§ **TO BE DONE**
The data below holds a line containing "bake_transform(seatStitches)" and a line containing "# Floor, light and camera"; please quote exactly those two lines and every line between them, and nothing else.

§ **PROVIDED DATA**

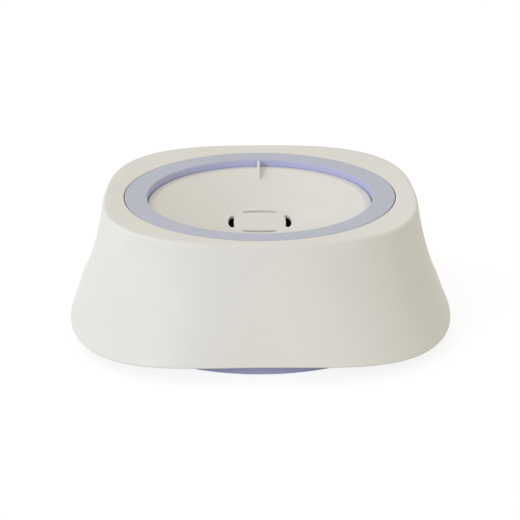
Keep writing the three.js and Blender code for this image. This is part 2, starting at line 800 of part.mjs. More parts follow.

...

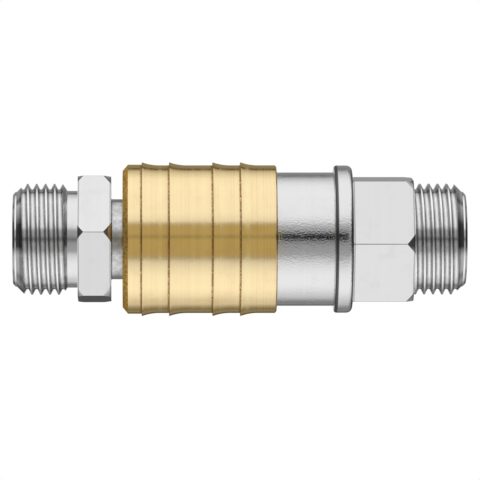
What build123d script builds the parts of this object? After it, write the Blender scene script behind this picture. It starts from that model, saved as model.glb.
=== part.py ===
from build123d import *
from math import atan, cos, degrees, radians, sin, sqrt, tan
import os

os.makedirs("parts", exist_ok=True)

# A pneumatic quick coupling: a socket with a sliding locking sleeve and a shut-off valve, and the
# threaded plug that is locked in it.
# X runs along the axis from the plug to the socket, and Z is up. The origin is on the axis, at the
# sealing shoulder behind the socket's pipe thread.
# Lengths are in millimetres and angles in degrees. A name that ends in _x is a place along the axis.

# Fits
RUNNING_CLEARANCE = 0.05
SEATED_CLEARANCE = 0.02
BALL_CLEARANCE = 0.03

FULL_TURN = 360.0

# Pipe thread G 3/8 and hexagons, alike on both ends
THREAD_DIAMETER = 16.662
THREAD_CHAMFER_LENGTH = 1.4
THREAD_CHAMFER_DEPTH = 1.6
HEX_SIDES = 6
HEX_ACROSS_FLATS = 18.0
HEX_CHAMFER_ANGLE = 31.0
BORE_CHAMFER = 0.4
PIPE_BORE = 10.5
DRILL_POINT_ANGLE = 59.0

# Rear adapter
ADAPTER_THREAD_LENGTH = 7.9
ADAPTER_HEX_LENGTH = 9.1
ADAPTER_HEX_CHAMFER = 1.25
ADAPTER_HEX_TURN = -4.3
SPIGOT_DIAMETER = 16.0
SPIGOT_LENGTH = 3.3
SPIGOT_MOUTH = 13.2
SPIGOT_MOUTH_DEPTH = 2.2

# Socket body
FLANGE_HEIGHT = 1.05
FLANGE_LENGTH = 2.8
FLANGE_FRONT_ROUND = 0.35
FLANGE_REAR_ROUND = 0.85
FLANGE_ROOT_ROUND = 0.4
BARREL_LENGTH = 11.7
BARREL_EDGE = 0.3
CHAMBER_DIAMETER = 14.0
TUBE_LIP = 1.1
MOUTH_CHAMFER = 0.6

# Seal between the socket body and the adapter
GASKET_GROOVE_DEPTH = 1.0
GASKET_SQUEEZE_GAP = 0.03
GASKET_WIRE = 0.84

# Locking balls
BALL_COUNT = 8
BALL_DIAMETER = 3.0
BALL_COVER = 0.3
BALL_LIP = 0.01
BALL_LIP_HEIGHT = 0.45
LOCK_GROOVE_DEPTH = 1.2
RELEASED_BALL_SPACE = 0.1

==

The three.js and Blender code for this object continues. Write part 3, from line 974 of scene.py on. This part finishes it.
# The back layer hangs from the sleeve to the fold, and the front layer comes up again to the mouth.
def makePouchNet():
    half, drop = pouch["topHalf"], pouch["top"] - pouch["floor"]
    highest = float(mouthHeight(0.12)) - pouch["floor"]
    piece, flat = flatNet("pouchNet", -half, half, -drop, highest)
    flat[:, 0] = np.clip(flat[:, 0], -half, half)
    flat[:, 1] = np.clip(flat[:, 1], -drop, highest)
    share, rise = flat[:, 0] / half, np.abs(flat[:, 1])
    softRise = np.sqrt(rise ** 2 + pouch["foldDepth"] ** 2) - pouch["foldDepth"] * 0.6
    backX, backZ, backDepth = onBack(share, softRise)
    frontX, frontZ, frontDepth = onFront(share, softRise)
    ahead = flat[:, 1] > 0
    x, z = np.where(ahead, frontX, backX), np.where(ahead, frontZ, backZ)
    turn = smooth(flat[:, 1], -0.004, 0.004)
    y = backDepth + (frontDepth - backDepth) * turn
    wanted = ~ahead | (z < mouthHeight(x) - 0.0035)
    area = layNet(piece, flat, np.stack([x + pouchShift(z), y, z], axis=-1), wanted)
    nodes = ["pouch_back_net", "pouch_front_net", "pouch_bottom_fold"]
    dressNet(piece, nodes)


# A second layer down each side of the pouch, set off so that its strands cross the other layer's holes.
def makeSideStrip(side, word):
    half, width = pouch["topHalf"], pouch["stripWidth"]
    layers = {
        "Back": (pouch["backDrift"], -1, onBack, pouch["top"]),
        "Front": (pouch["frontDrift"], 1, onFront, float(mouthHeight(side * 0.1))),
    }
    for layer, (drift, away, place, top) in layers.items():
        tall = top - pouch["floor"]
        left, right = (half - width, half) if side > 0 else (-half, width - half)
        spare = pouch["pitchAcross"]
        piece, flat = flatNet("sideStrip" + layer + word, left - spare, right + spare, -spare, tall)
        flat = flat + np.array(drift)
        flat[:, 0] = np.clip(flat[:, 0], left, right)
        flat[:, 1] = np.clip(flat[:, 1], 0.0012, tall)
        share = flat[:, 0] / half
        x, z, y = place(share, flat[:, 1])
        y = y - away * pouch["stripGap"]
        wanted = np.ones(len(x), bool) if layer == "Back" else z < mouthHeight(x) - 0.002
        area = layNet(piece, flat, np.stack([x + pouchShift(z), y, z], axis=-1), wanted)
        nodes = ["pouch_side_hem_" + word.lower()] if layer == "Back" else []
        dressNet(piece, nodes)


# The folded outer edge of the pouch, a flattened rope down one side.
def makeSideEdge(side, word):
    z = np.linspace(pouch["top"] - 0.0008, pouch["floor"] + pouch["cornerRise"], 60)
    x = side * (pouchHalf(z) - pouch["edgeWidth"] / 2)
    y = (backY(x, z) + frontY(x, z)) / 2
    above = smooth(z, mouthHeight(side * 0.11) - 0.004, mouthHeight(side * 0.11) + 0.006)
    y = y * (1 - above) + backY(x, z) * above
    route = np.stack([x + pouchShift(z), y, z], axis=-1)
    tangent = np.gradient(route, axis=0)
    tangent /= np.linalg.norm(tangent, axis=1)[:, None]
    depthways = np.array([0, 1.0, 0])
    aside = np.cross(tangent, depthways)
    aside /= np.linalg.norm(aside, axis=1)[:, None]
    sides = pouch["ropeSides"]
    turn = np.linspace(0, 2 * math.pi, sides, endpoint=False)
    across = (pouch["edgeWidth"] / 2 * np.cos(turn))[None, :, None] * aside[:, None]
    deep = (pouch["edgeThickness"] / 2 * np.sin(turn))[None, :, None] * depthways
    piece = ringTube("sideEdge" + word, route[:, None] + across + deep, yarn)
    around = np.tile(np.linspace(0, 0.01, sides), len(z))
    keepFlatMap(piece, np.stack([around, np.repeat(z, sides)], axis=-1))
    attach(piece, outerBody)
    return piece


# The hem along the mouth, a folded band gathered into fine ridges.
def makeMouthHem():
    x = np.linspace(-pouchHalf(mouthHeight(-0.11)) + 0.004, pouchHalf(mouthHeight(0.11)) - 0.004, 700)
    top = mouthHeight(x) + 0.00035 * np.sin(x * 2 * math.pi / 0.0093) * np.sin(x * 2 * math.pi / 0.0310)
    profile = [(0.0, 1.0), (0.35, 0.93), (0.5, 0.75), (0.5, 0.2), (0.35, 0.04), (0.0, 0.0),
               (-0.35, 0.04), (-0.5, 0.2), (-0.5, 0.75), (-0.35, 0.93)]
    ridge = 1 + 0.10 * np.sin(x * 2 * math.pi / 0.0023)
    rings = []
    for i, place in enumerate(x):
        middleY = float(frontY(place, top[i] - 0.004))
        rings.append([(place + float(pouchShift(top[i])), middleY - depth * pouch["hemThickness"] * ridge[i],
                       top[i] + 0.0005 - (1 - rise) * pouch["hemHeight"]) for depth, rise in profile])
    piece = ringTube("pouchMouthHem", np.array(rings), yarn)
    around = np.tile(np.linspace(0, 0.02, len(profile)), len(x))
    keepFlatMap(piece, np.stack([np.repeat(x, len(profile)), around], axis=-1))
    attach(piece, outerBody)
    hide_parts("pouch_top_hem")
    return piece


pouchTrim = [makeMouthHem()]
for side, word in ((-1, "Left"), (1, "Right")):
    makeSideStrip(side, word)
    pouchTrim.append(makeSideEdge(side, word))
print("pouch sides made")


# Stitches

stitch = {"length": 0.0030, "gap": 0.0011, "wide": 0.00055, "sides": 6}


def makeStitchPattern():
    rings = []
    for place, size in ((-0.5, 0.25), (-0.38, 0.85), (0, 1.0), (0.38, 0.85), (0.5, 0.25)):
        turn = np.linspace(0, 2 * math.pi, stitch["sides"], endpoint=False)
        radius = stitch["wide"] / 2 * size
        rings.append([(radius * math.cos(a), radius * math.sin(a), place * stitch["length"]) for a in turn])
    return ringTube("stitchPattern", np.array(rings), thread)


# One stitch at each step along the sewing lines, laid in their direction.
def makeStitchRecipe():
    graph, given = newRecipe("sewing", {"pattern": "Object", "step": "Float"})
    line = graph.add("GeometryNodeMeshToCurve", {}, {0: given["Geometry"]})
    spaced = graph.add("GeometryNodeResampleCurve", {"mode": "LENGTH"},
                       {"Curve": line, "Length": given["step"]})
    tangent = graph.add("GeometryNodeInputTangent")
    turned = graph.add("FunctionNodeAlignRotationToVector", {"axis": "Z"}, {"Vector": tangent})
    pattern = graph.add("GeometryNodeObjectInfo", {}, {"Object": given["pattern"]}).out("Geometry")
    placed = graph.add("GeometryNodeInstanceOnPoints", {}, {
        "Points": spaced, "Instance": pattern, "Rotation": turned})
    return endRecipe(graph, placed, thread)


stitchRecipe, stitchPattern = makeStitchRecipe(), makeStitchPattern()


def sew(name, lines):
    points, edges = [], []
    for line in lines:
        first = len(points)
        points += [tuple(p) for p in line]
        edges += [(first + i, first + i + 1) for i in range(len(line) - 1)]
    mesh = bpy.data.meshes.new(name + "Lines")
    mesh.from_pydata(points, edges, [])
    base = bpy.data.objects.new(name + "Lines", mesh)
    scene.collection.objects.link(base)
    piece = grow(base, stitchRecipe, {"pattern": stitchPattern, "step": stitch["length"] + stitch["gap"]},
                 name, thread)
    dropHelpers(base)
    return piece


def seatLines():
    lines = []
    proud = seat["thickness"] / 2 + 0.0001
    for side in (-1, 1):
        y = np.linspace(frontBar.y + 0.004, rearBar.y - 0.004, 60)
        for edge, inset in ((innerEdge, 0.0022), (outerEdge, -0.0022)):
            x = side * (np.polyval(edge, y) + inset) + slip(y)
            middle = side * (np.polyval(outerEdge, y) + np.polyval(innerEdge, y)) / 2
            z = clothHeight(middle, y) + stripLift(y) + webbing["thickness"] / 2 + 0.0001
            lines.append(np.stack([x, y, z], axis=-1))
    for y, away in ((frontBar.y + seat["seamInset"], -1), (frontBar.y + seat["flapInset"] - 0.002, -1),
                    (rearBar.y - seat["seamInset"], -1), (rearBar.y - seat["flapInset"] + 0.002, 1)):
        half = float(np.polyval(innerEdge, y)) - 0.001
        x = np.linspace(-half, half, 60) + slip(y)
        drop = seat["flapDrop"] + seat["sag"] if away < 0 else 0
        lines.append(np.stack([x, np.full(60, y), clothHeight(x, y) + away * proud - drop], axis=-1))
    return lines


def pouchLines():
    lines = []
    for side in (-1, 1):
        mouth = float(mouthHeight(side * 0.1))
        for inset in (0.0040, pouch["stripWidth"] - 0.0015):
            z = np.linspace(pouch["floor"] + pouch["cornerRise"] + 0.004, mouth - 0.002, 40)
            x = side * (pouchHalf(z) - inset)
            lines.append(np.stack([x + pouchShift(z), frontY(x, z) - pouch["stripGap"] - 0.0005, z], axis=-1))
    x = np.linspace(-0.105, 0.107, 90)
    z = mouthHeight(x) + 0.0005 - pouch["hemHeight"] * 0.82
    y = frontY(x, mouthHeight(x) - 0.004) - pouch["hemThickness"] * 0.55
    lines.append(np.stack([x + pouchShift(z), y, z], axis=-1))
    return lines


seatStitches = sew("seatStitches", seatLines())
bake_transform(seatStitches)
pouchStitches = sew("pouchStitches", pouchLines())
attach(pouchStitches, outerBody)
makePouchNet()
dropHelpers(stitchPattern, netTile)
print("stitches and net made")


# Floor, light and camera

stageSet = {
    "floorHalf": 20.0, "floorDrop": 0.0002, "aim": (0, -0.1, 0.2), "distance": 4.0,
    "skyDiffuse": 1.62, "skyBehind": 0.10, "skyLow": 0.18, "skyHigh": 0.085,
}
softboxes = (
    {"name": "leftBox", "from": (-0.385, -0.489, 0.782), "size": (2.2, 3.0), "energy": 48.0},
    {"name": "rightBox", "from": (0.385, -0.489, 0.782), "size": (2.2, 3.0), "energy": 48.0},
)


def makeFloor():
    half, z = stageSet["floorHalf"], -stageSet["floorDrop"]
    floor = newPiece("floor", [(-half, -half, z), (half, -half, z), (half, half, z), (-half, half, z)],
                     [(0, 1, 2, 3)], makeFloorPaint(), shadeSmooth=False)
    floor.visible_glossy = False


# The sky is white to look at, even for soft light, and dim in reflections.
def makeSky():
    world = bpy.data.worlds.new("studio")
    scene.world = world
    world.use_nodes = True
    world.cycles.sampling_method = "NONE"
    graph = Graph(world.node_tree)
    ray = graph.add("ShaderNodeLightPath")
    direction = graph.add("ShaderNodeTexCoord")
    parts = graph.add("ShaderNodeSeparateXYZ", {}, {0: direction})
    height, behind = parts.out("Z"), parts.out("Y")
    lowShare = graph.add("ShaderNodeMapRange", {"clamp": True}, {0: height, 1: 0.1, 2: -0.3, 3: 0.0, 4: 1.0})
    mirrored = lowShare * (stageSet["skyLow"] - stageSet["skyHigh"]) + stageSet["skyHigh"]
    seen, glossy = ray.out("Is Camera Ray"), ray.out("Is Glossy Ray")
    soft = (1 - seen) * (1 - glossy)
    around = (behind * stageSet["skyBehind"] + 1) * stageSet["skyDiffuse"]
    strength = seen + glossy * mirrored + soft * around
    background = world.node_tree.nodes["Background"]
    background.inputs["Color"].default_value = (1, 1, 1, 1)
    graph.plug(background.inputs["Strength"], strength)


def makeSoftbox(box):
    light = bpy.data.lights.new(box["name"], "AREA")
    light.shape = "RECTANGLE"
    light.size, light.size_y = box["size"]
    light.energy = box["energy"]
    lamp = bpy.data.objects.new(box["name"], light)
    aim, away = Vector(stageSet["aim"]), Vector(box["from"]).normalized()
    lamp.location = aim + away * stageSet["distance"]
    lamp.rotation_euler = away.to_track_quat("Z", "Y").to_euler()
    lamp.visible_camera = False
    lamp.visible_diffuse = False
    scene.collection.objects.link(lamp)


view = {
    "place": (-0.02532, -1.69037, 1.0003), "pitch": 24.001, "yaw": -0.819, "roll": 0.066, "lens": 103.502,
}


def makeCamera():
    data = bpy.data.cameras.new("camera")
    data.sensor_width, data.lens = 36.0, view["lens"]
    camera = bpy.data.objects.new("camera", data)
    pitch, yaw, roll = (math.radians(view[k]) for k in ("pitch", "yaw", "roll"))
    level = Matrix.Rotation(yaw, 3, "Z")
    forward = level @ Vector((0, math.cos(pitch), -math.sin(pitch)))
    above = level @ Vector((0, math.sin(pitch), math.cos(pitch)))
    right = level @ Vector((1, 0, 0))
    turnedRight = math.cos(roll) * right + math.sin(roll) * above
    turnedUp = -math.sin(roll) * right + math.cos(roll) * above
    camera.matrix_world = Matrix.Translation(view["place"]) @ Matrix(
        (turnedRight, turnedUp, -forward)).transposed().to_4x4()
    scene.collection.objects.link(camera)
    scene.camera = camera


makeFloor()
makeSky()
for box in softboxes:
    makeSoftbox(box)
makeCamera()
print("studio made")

§ **SOLUTION TO THE EXERCISE**
bake_transform(seatStitches)
pouchStitches = sew("pouchStitches", pouchLines())
attach(pouchStitches, outerBody)
makePouchNet()
dropHelpers(stitchPattern, netTile)
print("stitches and net made")


# Floor, light and camera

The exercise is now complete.